Nous voilà bien loin de l'éloquence, direz-vous. Vous vous tromperiez ; le style n’est que le mouvement de l'âme. Dès qu’elle aura senti une fois le souffle de vie y pardonnez-moi l’expression, alors, sur tout sujet elle sera capable de s’élever. « Nos âmes, dit Platon, ont de petites ailes ; les passions humaines, le vil intérêt, mouillent ces ailes.... » Ainsi j’ai parlé, sans beaucoup de suite, mais c’était de la plénitude du cœur. »

10 juillet. — Première leçon de mathématiques au lycée Henri IV. Nul esprit philosophique dans M. Doiseuil. Routine. Peut-être, aussi, est-il de la nature des mathématiques de former une chaîne tellement serrée qu’on n’en puisse passer aucune proposition ? L’impatience de Poret était plaisante.

Tout autre que M. Doiseuil, me semble devoir être le jeune maître que je viens de prendre pour les leçons particulières.

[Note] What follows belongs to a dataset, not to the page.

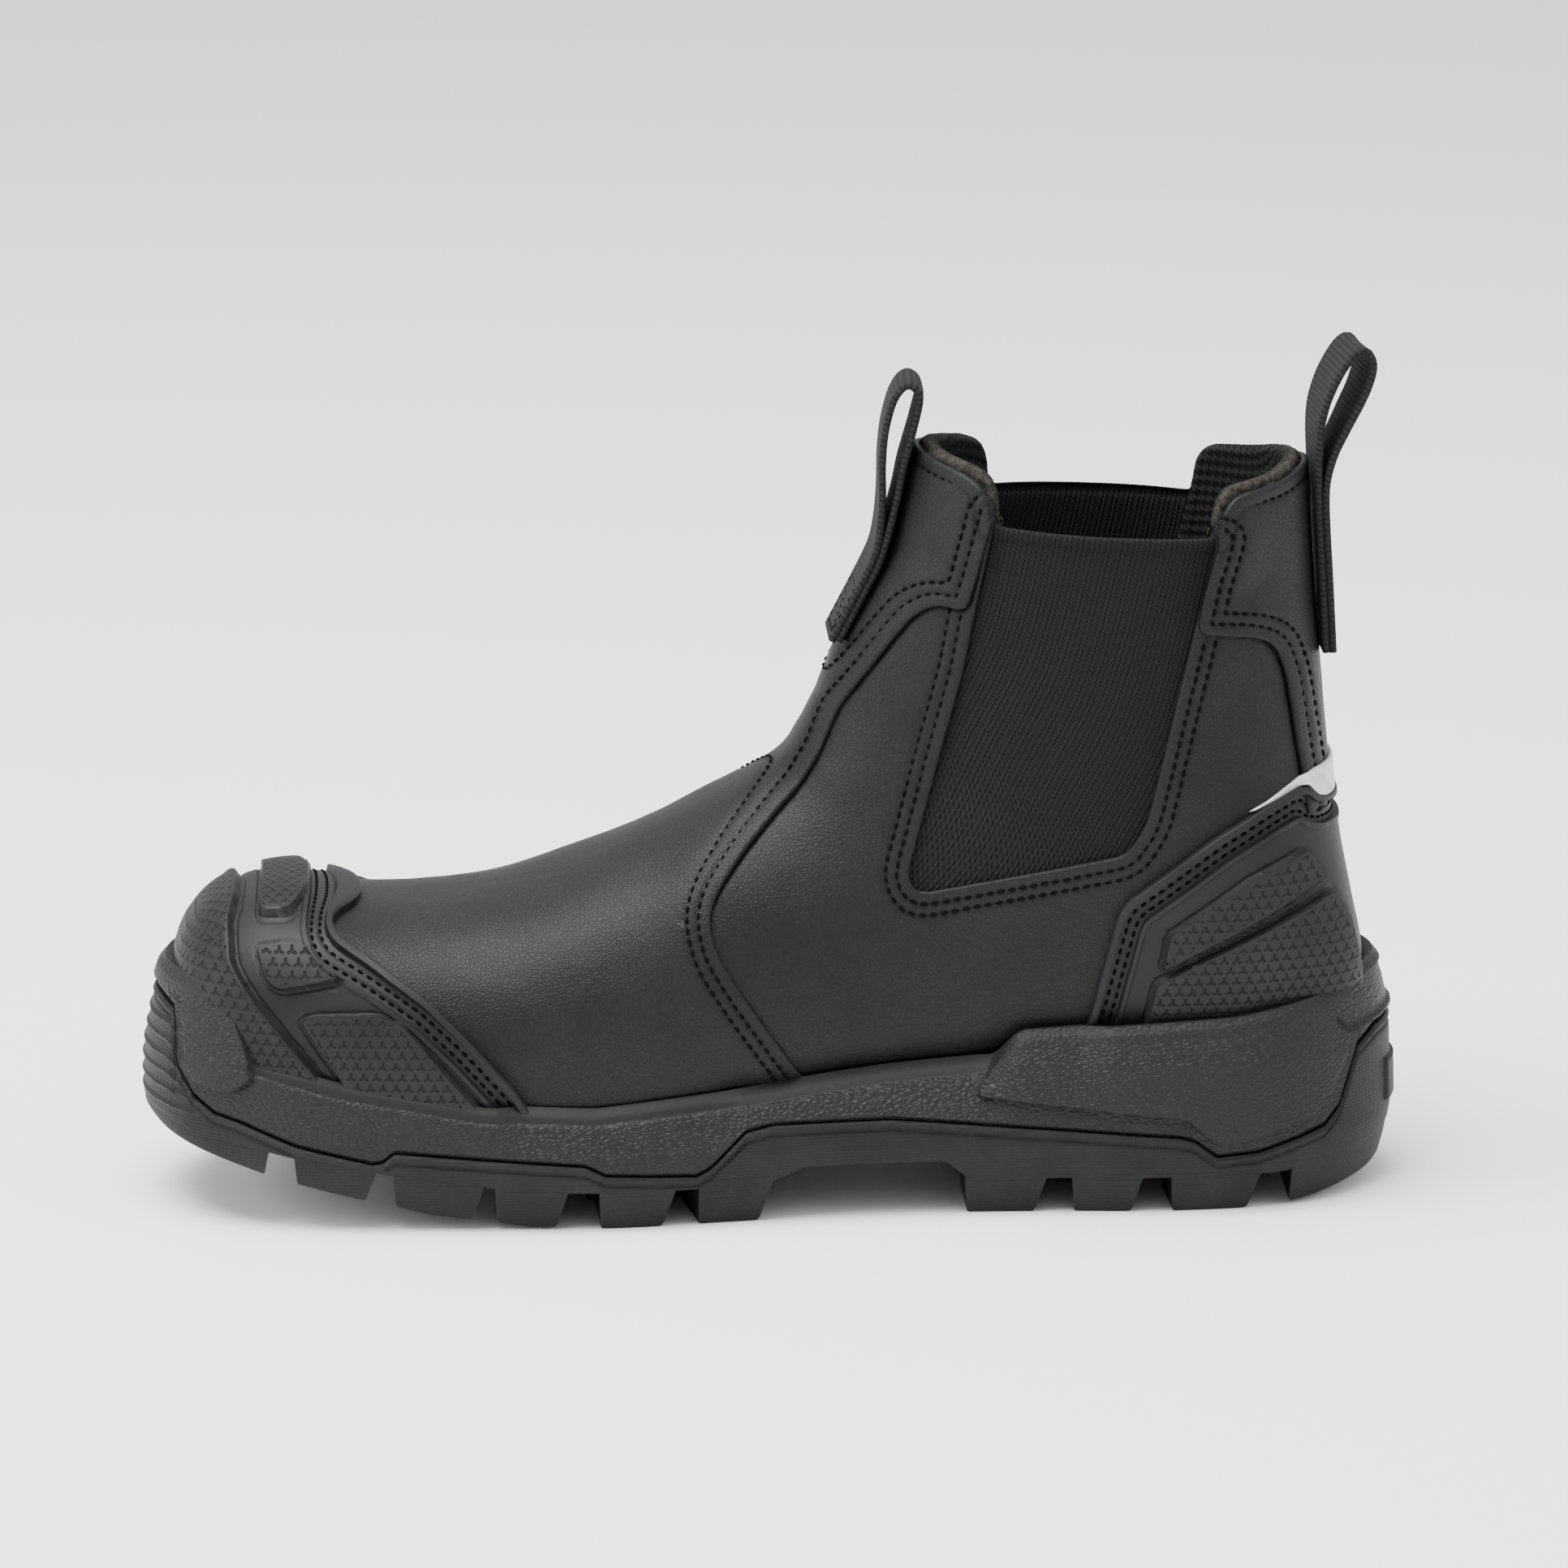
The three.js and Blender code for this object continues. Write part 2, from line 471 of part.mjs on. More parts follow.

Il est fort distingué. Il faut passer par l’atelier du père, qui est menuisier, pour aller au fils. Cela m’a plu. Ce père est un brave homme. Avant de savoir pourquoi je venais, il m’offrait un verre de vin.

J’ai vivement senti hier, en trouvant mon premier problème d’algèbre, ce plaisir dont parle Fontenelle, qui fait rire l'esprit. La géométrie et l’algèbre doivent se faciliter l’une l’autre.